China’s Chang’e-4 lander as viewed by Yutu-2 rover.
Credit: CNSA/CLEP

International experiments carried onboard China’s Chang’e-4 farside mission are gathering good data, report their principal investigators.

Germany’s scientific payload is a Lunar Lander Neutron and Dosimetry instrument, developed by Kiel University. Credit: Kiel project manager, Jia Yu

The Lunar Lander Neutrons & Dosimetry experiment (LND) is part of the Chang’e-4 lander payload.

The LND instrument has two major science objectives: 1) dosimetry for human exploration of the Moon and 2) contribute to heliospheric science as an additional measuring point

“LND is working fine,” reports Robert Wimmer-Schweingruber of the Institut fuer Experimentelle und Angewandte Physik, University of Kiel in Germany. “We were turned on for the third lunar day last Friday and have now received our data or the previous two lunar days,” he told Inside Outer Space. “We see some variations in the dose rate with time which we need to understand before we start publishing the data.”

The LND device is designed to gauge radiation on the Moon, mainly for future human missions. It will also measure the water content underneath the lander.

Advanced Small Analyzer for Neutrals (ASAN) device.
Credit: Swedish Institute of Space Physics

 

Working flawlessly

Meanwhile, Sweden’s Advanced Small Analyzer for Neutrals (ASAN) carried by the Yutu-2 rover is also gathering data.
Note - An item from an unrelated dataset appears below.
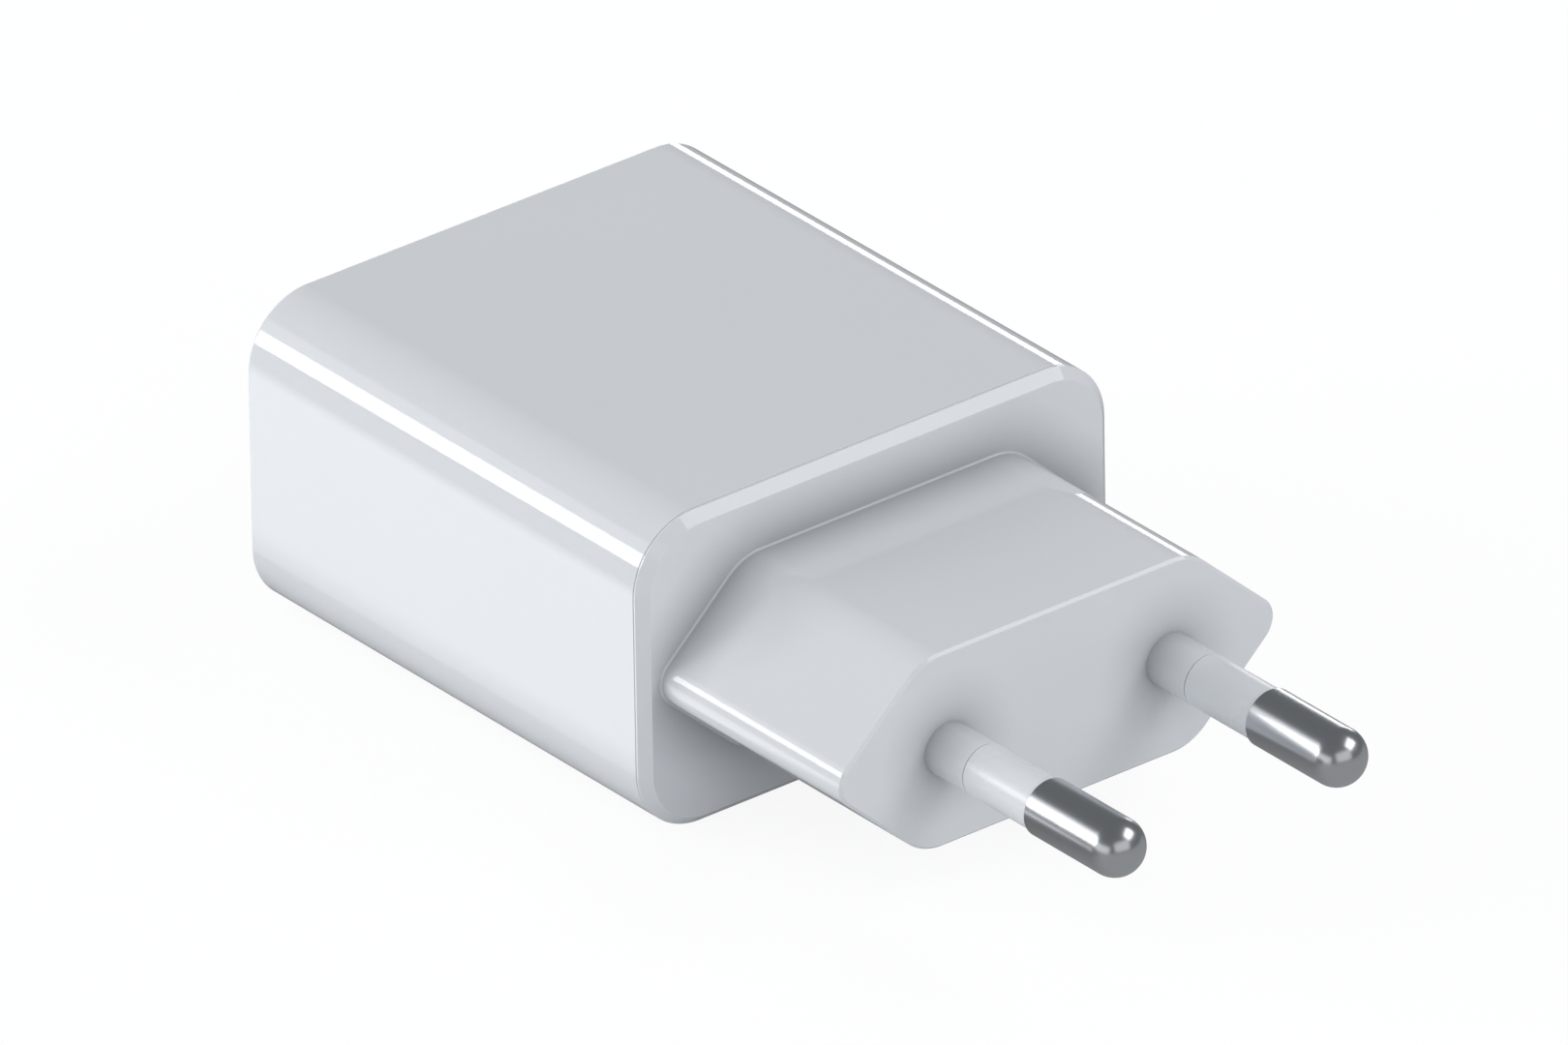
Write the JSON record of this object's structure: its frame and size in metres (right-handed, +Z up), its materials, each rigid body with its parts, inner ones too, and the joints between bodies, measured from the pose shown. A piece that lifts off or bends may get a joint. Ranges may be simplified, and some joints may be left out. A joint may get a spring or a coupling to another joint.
{
  "type": "usb wall charger",
  "caption": "Compact mains charger: rounded rectangular body with a chamfered front rim, hexagonal plug nose with two round sleeved pins, and a USB-A port in the other end.",
  "frame": {"origin": "centre of the plug's contact face, midway between the two pins", "axes": "+X along the pin pair, +Y from the plug face back to the USB end, so the pins point along -Y, and +Z up, square to the wide flat sides"},
  "size_m": [0.0382, 0.077, 0.0224],
  "materials": {
    "gloss_white_case": "high gloss moulded",
    "white_sleeve": "satin gloss moulded",
    "nickel_plate": "bright nickel plate",
    "carrier_plastic": "matt moulded",
    "strip_brass": "rolled strip",
    "board_laminate": "solder resist over glass laminate",
    "capacitor_sleeve_black": "shrunk sleeve",
    "capacitor_sleeve_blue": "shrunk sleeve",
    "resistor_coat": "flameproof coat",
    "ferrite": "sintered and ground",
    "enamelled_copper": "enamelled wire",
    "black_epoxy": "moulded epoxy",
    "bobbin_plastic": "moulded",
    "polyester_tape": "tape",
    "tinned_metal": "tinned",
    "disc_coat": "lacquered disc",
    "chip_ceramic": "fired",
    "insulating_paper": "calendered",
    "usb_steel": "nickel-plated sheet",
    "usb_plastic": "moulded",
    "contact_gold": "gold flash"
  },
  "bodies": {
    "charger": {"housing_shell": "gloss_white_case", "plug_cap": "gloss_white_case", "pin_left": "nickel_plate", "pin_right": "nickel_plate", "sleeve_left": "white_sleeve", "sleeve_right": "white_sleeve", "pin_carrier": "carrier_plastic", "pin_strip_left": "strip_brass", "pin_strip_right": "strip_brass", "circuit_board": "board_laminate", "input_capacitor_left": "capacitor_sleeve_black", "input_capacitor_right": "capacitor_sleeve_black", "fusible_resistor": "resistor_coat", "choke_core": "ferrite", "choke_winding": "enamelled_copper", "bridge_rectifier": "black_epoxy", "controller_chip": "black_epoxy", "transformer_core_front": "ferrite", "transformer_core_rear": "ferrite", "transformer_bobbin": "bobbin_plastic", "primary_winding": "enamelled_copper", "secondary_winding": "enamelled_copper", "winding_tape": "polyester_tape", "transformer_pins": "tinned_metal", "optocoupler": "black_epoxy", "y_capacitor": "disc_coat", "output_diode": "black_epoxy", "output_capacitor_left": "capacitor_sleeve_blue", "output_capacitor_right": "capacitor_sleeve_blue", "chip_components": "chip_ceramic", "solder_joints": "tinned_metal", "insulating_sheet": "insulating_paper", "usb_shell": "usb_steel", "usb_tongue_block": "usb_plastic", "usb_contact_tails": "contact_gold"},
    "contact_1": {"usb_contact_1": "contact_gold"},
    "contact_2": {"usb_contact_2": "contact_gold"},
    "contact_3": {"usb_contact_3": "contact_gold"},
    "contact_4": {"usb_contact_4": "contact_gold"}
  },
  "joints": [
    {"name": "contact_1_flex", "type": "hinge", "parent": "charger", "child": "contact_1", "pos_m": [-0.0035, 0.04805, 0.00044], "axis": [1, 0, 0], "range_deg": [0, 3.7], "stiffness_Nm_per_rad": 0.06},
    {"name": "contact_2_flex", "type": "hinge", "parent": "charger", "child": "contact_2", "pos_m": [-0.001, 0.04805, 0.00044], "axis": [1, 0, 0], "range_deg": [0, 3.7], "stiffness_Nm_per_rad": 0.06},
    {"name": "contact_3_flex", "type": "hinge", "parent": "charger", "child": "contact_3", "pos_m": [0.001, 0.04805, 0.00044], "axis": [1, 0, 0], "range_deg": [0, 3.7], "stiffness_Nm_per_rad": 0.06},
    {"name": "contact_4_flex", "type": "hinge", "parent": "charger", "child": "contact_4", "pos_m": [0.0035, 0.04805, 0.00044], "axis": [1, 0, 0], "range_deg": [0, 3.7], "stiffness_Nm_per_rad": 0.06}
  ]
}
“Yes, we are doing fine! ASAN is operated typically twice per lunar day,” reports Martin Wieser of the Swedish Institute of Space Physics in Kiruna, Sweden.

 

 

“ASAN works flawlessly and the data is good. People are working on the first papers,” Wieser told Inside Outer Space.

Energetic sensor

ASAN was built in collaboration with the Chinese National Space Science Center (NSSC). It is the first time an energetic neutral atom sensor is deployed on the lunar surface. From a vantage point of only a few decimeters above the regolith surface, ASAN is geared to measure energy spectra of energetic neutral atoms originating from reflected solar wind ions under different solar wind illumination conditions.

Image of China’s Yutu-2 lunar rover taken by Chang’e-4 lander.
Credit: CNSA/CLEP

ASAN is mounted on the Yutu-2 rover making it possible to perform measurements at different locations. The measurements could shed light on the processes responsible for the formation of water on the Moon.

Chang’e-4 landed within the South Pole-Aitken (SPA) Basin, the largest and deepest basin in the solar system. The January 3 touchdown was in Von Kármán crater, a 110 miles (186-kilometers) wide region.